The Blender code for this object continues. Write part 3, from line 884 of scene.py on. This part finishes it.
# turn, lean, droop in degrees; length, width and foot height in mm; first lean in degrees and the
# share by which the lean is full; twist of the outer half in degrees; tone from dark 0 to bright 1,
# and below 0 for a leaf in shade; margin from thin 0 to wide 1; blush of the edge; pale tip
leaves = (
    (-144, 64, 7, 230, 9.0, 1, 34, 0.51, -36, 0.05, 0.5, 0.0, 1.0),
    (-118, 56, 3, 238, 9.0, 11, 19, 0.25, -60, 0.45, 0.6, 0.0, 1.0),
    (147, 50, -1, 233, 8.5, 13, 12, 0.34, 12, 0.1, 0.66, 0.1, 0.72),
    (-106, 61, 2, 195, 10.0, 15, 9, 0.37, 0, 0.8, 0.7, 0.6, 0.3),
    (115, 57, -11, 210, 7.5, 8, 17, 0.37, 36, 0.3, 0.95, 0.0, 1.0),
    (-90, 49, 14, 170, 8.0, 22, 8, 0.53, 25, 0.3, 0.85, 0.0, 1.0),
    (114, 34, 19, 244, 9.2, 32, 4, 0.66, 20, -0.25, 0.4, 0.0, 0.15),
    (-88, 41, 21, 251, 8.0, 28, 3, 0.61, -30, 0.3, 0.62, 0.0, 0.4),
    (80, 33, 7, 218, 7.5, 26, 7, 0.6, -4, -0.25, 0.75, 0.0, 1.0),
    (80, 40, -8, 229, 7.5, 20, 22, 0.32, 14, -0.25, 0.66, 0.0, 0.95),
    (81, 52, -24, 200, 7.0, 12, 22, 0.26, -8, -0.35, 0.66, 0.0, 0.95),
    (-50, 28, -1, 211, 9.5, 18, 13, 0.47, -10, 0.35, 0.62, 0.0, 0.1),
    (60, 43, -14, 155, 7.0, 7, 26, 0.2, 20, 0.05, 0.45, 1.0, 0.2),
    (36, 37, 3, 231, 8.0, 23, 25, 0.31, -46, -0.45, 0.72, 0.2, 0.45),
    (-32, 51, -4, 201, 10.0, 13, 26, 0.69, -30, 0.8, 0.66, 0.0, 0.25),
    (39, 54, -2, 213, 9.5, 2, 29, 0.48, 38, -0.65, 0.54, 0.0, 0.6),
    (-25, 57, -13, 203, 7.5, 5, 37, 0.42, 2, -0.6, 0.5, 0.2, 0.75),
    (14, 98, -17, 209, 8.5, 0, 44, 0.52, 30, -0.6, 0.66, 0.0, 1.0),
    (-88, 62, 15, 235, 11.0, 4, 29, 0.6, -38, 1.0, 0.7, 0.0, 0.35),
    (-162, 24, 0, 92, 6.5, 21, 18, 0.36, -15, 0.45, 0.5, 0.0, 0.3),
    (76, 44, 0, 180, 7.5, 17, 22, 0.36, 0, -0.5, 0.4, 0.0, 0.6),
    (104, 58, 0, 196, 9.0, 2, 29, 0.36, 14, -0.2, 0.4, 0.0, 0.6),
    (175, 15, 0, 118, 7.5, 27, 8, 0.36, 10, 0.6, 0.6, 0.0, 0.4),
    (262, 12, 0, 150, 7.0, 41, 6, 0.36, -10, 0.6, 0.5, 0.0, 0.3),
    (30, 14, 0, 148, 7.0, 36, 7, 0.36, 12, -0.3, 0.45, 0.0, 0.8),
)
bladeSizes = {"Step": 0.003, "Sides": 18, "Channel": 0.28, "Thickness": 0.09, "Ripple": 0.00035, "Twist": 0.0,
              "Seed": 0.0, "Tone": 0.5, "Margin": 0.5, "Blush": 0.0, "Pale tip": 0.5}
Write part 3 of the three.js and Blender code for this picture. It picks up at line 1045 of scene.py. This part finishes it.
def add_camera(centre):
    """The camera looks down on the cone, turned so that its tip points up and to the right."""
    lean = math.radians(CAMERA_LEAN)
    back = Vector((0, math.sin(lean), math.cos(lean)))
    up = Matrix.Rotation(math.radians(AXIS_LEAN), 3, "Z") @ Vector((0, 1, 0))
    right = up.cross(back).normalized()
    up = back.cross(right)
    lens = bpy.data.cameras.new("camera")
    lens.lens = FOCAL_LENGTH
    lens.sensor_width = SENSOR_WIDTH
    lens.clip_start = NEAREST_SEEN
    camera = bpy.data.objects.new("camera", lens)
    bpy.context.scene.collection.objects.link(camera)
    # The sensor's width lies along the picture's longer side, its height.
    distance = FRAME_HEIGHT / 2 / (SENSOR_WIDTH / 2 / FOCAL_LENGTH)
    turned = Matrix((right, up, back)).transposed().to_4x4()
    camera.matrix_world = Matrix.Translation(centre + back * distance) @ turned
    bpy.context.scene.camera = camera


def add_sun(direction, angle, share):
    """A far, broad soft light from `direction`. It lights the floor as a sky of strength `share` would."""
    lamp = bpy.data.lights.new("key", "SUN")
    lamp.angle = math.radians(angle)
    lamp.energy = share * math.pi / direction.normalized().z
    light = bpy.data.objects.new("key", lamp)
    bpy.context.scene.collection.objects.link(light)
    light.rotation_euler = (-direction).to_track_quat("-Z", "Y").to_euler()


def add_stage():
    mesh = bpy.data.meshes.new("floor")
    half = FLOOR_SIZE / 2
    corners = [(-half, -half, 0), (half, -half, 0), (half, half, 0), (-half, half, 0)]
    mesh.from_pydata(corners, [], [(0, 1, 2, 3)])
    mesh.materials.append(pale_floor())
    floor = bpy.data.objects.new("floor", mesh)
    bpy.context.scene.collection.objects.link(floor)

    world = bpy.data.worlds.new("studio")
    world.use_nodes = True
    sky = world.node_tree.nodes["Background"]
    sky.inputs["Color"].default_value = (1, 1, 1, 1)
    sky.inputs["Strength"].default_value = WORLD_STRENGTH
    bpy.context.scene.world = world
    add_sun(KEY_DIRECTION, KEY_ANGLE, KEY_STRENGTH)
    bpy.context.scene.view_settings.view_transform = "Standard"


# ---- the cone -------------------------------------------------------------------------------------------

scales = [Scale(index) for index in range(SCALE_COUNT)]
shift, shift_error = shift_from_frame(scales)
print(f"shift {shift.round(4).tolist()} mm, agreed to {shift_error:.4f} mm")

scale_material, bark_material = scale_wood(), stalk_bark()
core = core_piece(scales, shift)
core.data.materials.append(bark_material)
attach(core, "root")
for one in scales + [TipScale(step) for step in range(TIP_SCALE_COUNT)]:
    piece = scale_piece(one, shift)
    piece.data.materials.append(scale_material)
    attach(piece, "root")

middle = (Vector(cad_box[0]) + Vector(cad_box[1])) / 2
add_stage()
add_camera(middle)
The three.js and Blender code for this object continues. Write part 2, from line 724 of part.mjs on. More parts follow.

........

Aim of the task:
All lines in the listing above from the line containing "Write part 3 of" to the line containing "bpy.context.scene.camera = camera", inclusive, should be retyped exactly; no other lines should appear.

Written reply:
Write part 3 of the three.js and Blender code for this picture. It picks up at line 1045 of scene.py. This part finishes it.
def add_camera(centre):
    """The camera looks down on the cone, turned so that its tip points up and to the right."""
    lean = math.radians(CAMERA_LEAN)
    back = Vector((0, math.sin(lean), math.cos(lean)))
    up = Matrix.Rotation(math.radians(AXIS_LEAN), 3, "Z") @ Vector((0, 1, 0))
    right = up.cross(back).normalized()
    up = back.cross(right)
    lens = bpy.data.cameras.new("camera")
    lens.lens = FOCAL_LENGTH
    lens.sensor_width = SENSOR_WIDTH
    lens.clip_start = NEAREST_SEEN
    camera = bpy.data.objects.new("camera", lens)
    bpy.context.scene.collection.objects.link(camera)
    # The sensor's width lies along the picture's longer side, its height.
    distance = FRAME_HEIGHT / 2 / (SENSOR_WIDTH / 2 / FOCAL_LENGTH)
    turned = Matrix((right, up, back)).transposed().to_4x4()
    camera.matrix_world = Matrix.Translation(centre + back * distance) @ turned
    bpy.context.scene.camera = camera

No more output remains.